Wednesday, July 22, 2009

Six months on

and the sheep are already wandering away.

And no wonder -- how dare Barack Obama not fix decades of decadence and graft after six months in office! At a time when the 24-hour news cycle is now 24 minutes long, who is he to think that people won't demand results in a similar time frame?

I think that the new president of the USA Bargainville should take to heart the story, probably apocryphal, of Soviet General Secretary Nikita Khrushchev's two letters to his successor Leonid Brezhnev (the one with the eyebrows). [EDIT: It is altogether likely that I stole this story from the Steven Soderbergh movie Traffic unconsciously.] A very cursory Google search did not yield this story so I will relate it as I recall it:
On the first day of Secretary Brezhnev's term in office, he sits down at his desk (steel, two hundred pounds, gunmetal blue, in the Bolshevik fashion) and opens the drawers. Inside the bottom drawer are two envelopes addressed to him from his predecessor. The first reads, "Open me the first time you get into trouble."

This being the Soviet Union, in due course Secretary Brezhnev is in political hot water. The Party is at his throat, the mob is at his doorstep. He opens the first letter.

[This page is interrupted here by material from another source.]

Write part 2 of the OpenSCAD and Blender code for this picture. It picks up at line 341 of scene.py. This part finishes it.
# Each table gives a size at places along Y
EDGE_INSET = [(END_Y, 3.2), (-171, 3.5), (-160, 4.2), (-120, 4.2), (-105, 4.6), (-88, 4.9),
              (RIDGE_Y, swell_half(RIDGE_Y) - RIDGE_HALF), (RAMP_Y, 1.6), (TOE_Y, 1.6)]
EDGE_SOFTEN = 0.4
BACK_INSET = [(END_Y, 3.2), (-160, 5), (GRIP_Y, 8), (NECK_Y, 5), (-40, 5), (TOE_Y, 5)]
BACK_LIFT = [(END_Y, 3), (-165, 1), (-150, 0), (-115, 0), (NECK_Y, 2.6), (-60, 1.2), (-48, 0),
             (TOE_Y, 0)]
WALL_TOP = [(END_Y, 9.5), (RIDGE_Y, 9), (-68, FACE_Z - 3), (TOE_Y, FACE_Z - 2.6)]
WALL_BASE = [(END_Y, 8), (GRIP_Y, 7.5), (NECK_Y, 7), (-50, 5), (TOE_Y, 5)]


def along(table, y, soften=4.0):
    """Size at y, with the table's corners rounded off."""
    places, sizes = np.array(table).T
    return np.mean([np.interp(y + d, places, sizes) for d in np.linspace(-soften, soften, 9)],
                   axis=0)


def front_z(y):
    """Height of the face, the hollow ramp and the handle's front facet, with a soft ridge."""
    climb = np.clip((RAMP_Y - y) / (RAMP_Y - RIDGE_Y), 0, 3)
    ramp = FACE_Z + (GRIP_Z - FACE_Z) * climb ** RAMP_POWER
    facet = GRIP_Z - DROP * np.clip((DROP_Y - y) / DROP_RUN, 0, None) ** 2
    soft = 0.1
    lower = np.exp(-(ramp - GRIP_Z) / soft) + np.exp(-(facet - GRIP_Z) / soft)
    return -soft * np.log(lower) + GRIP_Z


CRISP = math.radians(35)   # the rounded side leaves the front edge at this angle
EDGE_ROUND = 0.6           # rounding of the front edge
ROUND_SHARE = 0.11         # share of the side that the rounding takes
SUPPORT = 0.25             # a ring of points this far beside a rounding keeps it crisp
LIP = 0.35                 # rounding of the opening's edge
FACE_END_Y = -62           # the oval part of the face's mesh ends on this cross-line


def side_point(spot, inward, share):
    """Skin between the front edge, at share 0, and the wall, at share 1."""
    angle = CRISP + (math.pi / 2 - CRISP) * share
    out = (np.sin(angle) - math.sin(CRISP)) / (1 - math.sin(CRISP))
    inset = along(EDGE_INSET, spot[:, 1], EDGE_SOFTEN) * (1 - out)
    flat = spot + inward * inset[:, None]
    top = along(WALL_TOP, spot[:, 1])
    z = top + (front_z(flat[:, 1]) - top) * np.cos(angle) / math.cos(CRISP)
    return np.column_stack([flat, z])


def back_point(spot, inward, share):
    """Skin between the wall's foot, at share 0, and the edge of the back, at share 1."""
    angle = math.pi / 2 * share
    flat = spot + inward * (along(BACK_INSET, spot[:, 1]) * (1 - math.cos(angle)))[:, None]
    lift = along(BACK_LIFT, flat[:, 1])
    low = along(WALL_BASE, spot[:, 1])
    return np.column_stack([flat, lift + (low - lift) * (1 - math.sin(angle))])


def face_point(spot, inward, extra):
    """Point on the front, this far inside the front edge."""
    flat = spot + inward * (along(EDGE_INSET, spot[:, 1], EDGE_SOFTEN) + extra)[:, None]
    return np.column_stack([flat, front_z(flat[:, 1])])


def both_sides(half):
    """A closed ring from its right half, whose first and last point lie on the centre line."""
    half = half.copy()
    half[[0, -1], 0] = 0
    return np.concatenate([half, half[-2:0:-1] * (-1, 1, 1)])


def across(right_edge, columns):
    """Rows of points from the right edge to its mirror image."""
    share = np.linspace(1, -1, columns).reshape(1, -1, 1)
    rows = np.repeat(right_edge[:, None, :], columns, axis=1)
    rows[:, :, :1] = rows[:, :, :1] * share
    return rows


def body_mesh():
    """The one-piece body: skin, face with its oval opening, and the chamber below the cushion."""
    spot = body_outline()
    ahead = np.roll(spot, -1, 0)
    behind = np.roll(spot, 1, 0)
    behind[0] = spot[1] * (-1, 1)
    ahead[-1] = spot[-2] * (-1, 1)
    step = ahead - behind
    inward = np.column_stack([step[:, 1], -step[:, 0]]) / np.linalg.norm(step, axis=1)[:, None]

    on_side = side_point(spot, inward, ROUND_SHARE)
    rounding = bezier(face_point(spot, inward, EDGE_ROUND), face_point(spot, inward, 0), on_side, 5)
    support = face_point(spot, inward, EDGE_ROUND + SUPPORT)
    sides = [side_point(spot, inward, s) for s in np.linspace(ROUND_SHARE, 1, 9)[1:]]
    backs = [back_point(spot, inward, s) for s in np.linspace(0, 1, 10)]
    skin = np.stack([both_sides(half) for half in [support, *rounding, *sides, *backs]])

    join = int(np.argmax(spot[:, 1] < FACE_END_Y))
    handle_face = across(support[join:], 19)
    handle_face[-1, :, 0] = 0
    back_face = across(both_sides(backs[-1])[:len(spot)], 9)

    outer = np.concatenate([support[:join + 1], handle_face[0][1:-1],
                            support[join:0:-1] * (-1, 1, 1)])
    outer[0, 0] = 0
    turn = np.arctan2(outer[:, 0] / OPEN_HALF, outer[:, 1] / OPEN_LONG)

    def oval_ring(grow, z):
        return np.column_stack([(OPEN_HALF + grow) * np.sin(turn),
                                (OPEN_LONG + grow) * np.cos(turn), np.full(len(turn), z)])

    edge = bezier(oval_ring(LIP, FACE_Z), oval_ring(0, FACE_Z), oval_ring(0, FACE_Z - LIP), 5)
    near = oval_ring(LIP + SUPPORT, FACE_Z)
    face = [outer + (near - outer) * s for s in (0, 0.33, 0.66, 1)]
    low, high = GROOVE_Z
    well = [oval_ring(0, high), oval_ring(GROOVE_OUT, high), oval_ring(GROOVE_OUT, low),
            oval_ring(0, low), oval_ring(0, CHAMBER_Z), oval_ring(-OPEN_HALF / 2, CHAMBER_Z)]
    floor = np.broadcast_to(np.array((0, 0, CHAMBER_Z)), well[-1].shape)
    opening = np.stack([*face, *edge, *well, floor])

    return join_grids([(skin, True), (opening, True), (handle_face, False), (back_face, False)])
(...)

It contains only two words: "Blame me."

Secretary Brezhnev complies. He tells the Party that Khrushchev's legendary incompetence brought them to this pass, but that he will get them out of it. The Party blames Khrushchev, the mob is mollified.

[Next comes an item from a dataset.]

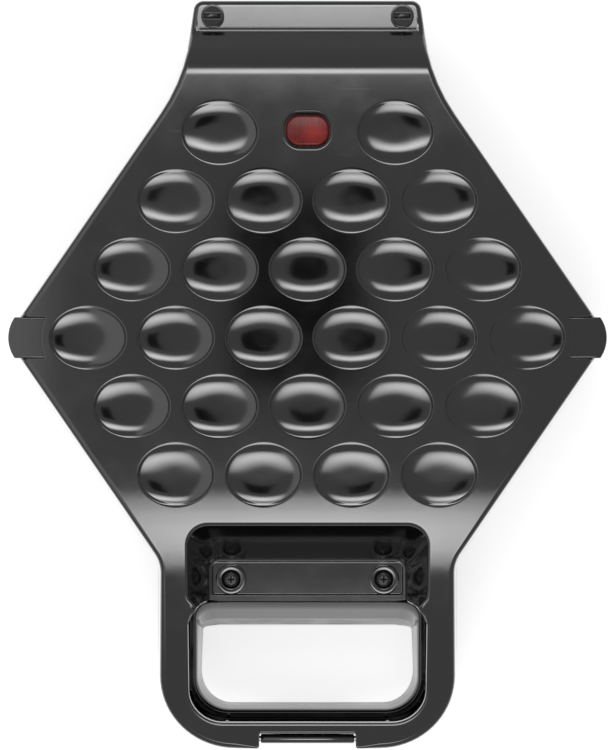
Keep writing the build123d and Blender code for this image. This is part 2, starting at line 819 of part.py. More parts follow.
def make_clip():
    """Hanging clip: barrel round the pin, plate, nose under the catch and a finger lip."""
    inner_y = clip_y + clip_thickness / 2
    outer_y = clip_y - clip_thickness / 2
    points = [
        (inner_y, clip_z), (outer_y, clip_z), (outer_y, clip_foot_z + 5), (-166.5, clip_foot_z + 1.2),
        (-166.0, clip_foot_z), (inner_y, clip_foot_z + 2.2), (inner_y, clip_foot_z + 3.5),
        (catch_y - 0.3, clip_foot_z + 6), (catch_y - 0.3, clip_foot_z + 7), (inner_y, clip_foot_z + 7),
    ]
    clip = extrude(Plane.YZ * make_face(Polyline(*points, close=True)), amount=clip_half, both=True)
    clip += along_x(clip_y, clip_z, clip_half, clip_barrel_radius)
    clip -= along_x(clip_y, clip_z, clip_half + 1, latch_pin_radius + rod_fit)
    return one_solid(clip)


def make_retainer():
    """Push-on cap round the right-hand end of the rod."""
    ring = RegularPolygon(retainer_radius, 12) - RegularPolygon(rod_radius / cos(pi / 12), 12)
    start = base_ear_x + base_ear_thickness + 0.3
    return Pos(start, hinge_y, hinge_z) * Rot(0, 90, 0) * extrude(ring, amount=retainer_width)


# Pilot lamp

def make_lens():
    body = lamp_hole(lens_width, lens_depth, ceiling_z, field_z - 0.4)
    flange_z = ceiling_z - lens_flange
    flange = Pos(0, lamp_y, flange_z) * octagon(lens_width + 6, lens_depth + 6, lens_corner)
    body += extrude(flange, amount=lens_flange)
    inner = Pos(0, lamp_y, flange_z - 1) * octagon(lens_width - 3, lens_depth - 3, lens_corner - 2)
    return one_solid(body - extrude(inner, amount=5.4))


def make_lamp_holder():
    high_z = ceiling_z - lens_flange
    outline = octagon(lens_width + 3, lens_depth + 3, 4)
    cup = extrude(Pos(0, lamp_y, holder_z) * outline, amount=high_z - holder_z)
    cup -= extrude(Pos(0, lamp_y, holder_z + 1.6) * octagon(lens_width, lens_depth, 3.2), amount=20)
    for x in (-4, 4):
        cup += slab(x - 0.4, x + 0.4, lamp_y - 2.4, lamp_y + 2.4, holder_z - 6, holder_z + 0.5)
    return one_solid(cup)


def make_neon():
    low_z = holder_z + 1.6
    stations = ((low_z + 14.9, 1.0), (low_z + 14.0, 2.3), (low_z + 12.4, 2.9), (low_z, 2.9))
    return Pos(0, lamp_y, 0) * flat_faced(stations, 1.0, 8)


# Electrical parts in the base

def make_thermostat():
    back_z = lower_face_z - plate_thickness
    low_z = back_z - thermostat_height
    body = peg(0, thermostat_y, low_z, back_z, thermostat_radius, 16)
    body += peg(0, thermostat_y, back_z - 4.0, back_z - 2.5, thermostat_radius + 1.2, 16)
    for x in (-3.5, 3.5):
        body += slab(x - 0.4, x + 0.4, thermostat_y - 3, thermostat_y + 3, low_z - 7.5, low_z + 0.5)
    return one_solid(body)


def make_fuse(shield_low_z):
    z = shield_low_z - fuse_radius
    can = extrude(RegularPolygon(fuse_radius, 8), amount=fuse_length)
    can = Pos(-fuse_length / 2, 0, 0) * Rot(0, 90, 0) * can
    leads = Box(2.5 * fuse_length, 0.8, 0.8)
    return one_solid(Pos(0, fuse_y, z) * (can + leads))


def make_terminal_block():
    floor_z = foot_height + shell_wall
    front, rear = block_y - block_half_depth, block_y + block_half_depth
    block = slab(-block_half_width, block_half_width, front, rear, floor_z, floor_z + block_height)
    for x in (-block_half_width / 2, 0.0, block_half_width / 2):
        block -= peg(x, block_y, floor_z + 7, floor_z + block_height + 1, 2.0)
        block -= slab(x - 1.6, x + 1.6, front - 1, rear + 1, floor_z + 3, floor_z + 6.2)
    return one_solid(block)


def make_entry_bush():
    inner_y = base_rear_y - shell_wall - entry_inner_length
    bush = along_y(inner_y, base_rear_y, entry_z, bush_radius, 12)
    bush += along_y(base_rear_y, base_rear_y + 3, entry_z, bush_collar_radius, 16)
    bush += along_y(base_rear_y, entry_rear_y, entry_z, bush_snout_radius, 16)
    return one_solid(bush - Pos(0, base_rear_y, entry_z) * Rot(90, 0, 0) * Cylinder(entry_bore, 60))


def save(name, shapes):
    shapes = shapes if isinstance(shapes, list) else [shapes]
    shape = shapes[0] if len(shapes) == 1 else Compound(children=shapes)
    export_step(shape, f"parts/{name}.step")


def main():
    os.makedirs("parts", exist_ok=True)
    plate = make_plate()
    lower_element_z = lower_face_z - bubble_depth - bubble_wall - element_radius
    upper_element_z = upper_face_z + bubble_depth + bubble_wall + element_radius
    lower_shield_z = lower_element_z - element_radius - shield_thickness
    upper_shield_z = upper_element_z + element_radius
    plate_back = upper_face_z + plate_thickness

    save("base_shell", make_base_shell())
    save("base_feet", make_feet())
    save("lower_cooking_plate", make_lower_plate(plate))
    save("lower_heating_element", make_element(lower_element_z))
    save("lower_heat_shield", make_shield(lower_shield_z, lower_shield_z + 5))
    save("lower_plate_screws", [hex_screw(x, y, post_seat_z, 12.4, 2.4, 1) for x, y in plate_screw_sites])
    sites = [(x, y) for x in (-shield_post_x, shield_post_x) for y in shield_post_ys]
    save("lower_shield_screws", [hex_screw(x, y, lower_shield_z, 8.0, 2.0, 1) for x, y in sites])
    save("hinge_rod", along_x(hinge_y, hinge_z, rod_half, rod_radius))
    save("rod_retainers", mirrored(make_retainer()))
    save("thermostat", make_thermostat())
    save("thermal_fuse", make_fuse(lower_shield_z))
    save("terminal_block", make_terminal_block())
    save("cord_entry_bush", make_entry_bush())

    save("lid_cover", make_lid_cover())
    save("upper_cooking_plate", make_upper_plate(plate))
    save("upper_heating_element", make_element(upper_element_z))
    save("upper_heat_shield", make_shield(upper_shield_z, upper_shield_z - 4))
    top_z = upper_shield_z + shield_thickness
    save("upper_shield_screws", [hex_screw(x, y, top_z, 8.0, 2.0, -1) for x, y in sites])
    seat_z = plate_back + strap_thickness
    lugs = (-hinge_lug_x, hinge_lug_x)
    save("upper_plate_screws", [hex_screw(x, plate_rear_y + 0.5, seat_z, 3.8, 2.0, -1) for x in lugs])
    save("lid_hinge_bracket", make_lid_bracket())
    save("lid_hinge_screws", [slotted_screw(x) for x in (-hinge_screw_x, hinge_screw_x)])
    save("lid_front_screws", [cross_screw(x) for x in (-front_screw_x, front_screw_x)])
    save("pilot_lamp_lens", make_lens())
    save("pilot_lamp_holder", make_lamp_holder())
    save("pilot_lamp_neon", make_neon())
    save("latch_pin", along_x(clip_y, clip_z, latch_pin_half, latch_pin_radius))
    save("latch_clip", make_clip())


main()
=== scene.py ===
import json
from math import ceil, cos, degrees, pi, radians, sin, sqrt, tan

import bpy
import numpy as np
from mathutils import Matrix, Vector
from mathutils.geometry import delaunay_2d_cdt


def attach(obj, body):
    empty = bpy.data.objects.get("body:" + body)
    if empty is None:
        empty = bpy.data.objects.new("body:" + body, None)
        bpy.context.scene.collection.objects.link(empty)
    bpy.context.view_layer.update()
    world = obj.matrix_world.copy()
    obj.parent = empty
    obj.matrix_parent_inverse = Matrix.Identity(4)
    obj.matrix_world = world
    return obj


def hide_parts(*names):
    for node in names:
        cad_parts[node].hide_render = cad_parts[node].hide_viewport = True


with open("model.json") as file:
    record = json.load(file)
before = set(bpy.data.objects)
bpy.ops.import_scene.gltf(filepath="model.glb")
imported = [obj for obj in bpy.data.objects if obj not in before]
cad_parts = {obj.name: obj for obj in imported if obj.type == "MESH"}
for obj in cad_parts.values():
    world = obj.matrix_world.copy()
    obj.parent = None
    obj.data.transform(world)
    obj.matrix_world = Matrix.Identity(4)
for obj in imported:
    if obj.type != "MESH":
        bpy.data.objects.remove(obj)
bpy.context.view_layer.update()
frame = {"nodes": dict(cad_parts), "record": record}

# Bubble waffle maker. Millimetres here, metres in the meshes. The same frame as the CAD:
# X across, -Y the handle, +Y the hinge, Z up from the table.

# Levels
lid_rim_z = 46.9
base_rim_z = 46.1
foot_height = 5.0
field_z = 90.0
shelf_z = 80.5
ceiling_z = 84.5
wall = 2.8

# Side view
rear_bend_y = 137.4
front_bend_y = -69.5
front_fall = 13.0
groove_y = 151.1
groove_depth = 0.55
base_bend_y = -108.0
base_rise = 17.0

# Outline
edge_slope = 55.5
corner_y = 16.2
front_y = -166.0
rear_y = 166.8
top_front_y = front_y + 0.1
top_rear_y = rear_y - 3.5
base_rear_y = 140.0
lid_rim_widths = (67.6, 137.6, 57.9, 51.5)
lid_top_widths = (63.6, 130.5, 53.0, 48.7)
base_rim_widths = (67.8, 137.65, 58.1, 51.7)
base_floor_widths = (65.4, 131.0, 54.2, 49.2)
rim_radii = (34.0, 13.0, 10.0, 80.0, 5.0)
top_radii = (33.0, 15.0, 9.0, 80.0, 4.3)
notch_half = 21.4
notch_y = -159.0
edge_round = 2.3
notch_round = 0.75
handle_front_y = -150.0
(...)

Years pass and the Secretary's fortunes wax and wane. [Brezhnev was in power for eighteen years, until his death; this part of the fable is a little thin.] Finally, rampant economic stagnation cannot be ignored [at least that part is true] and the proletariat is whispering again. Despairing, Brezhnev rips open the second envelope. This one contains three words: "Write two letters."

Comrades Obama and Brezhnev both attained to the captain's chair, as it were, too late to turn their respective ships around, but just in time to take the blame for the vessels' going down. The difference between the two is that here we have some indication that Brezhnev's predecessor could spell.

2 comments:

Ryan Marr said...

I just watched traffic this week. Judge Wakefield was told that same story by the general.

Will said...

Maybe that's where I first heard it too. It's a hoary old chestnut.